Mary and Elizabeth have much to teach us in this scene. Firstly, faith gets us moving! Those who receive God’s good news with an open heart can’t keep still, can’t keep it to themselves. The good news makes us all evangelists, and makes us want to share it in haste.
Secondly, faith in action can be very practical, like Mary going to help and support her pregnant cousin. But this is not a separate action from sharing the good news that God has saved his people. The two go together. Offering practical help to those in need, if it is done with a heart full of the good news, becomes in itself an act of evangelism.
Thirdly, know the scriptures and believe God’s promises. This keeps our hearts and our eyes open so we can see how God is at work in the world. The violent empires of this world in the end will fall and pass away, but the Saviour of the world has come, Jesus is Lord, and his kingdom will have no end.

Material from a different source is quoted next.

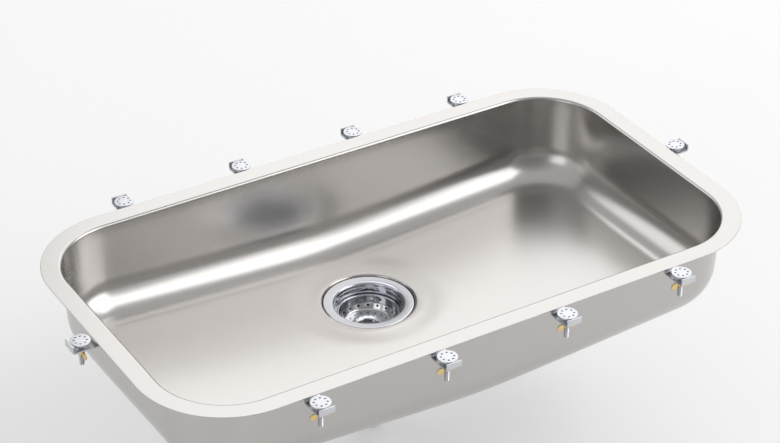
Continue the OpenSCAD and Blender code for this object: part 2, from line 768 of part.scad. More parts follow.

Fourthly, the keynote and the end of all this is joy, praise and thanksgiving, overflowing and uncontainable. The good news of salvation gives great joy to those who have received it, a joy that wants to increase and be spread, a joy that impels us to widen the circle of God’s saving work and draw others in.
On Good Friday a few years ago the Pope’s preacher, Father Raniero Cantalamessa, said this: “Christian evangelization is not a conquest, not propaganda; it is the gift of God to the world in his Son Jesus. It is to give the Head [Jesus] the joy of feeling life flow from his heart towards his body [the Church], to the point of giving life to its most distant limbs.”

To be an evangelist is to be, like Mary, a bearer of joy. We carry into the world the good news that God is saving his people in Jesus, so that more and more of the hungry, the humble and the meek can be caught up in Mary’s song of triumph, praise and joy.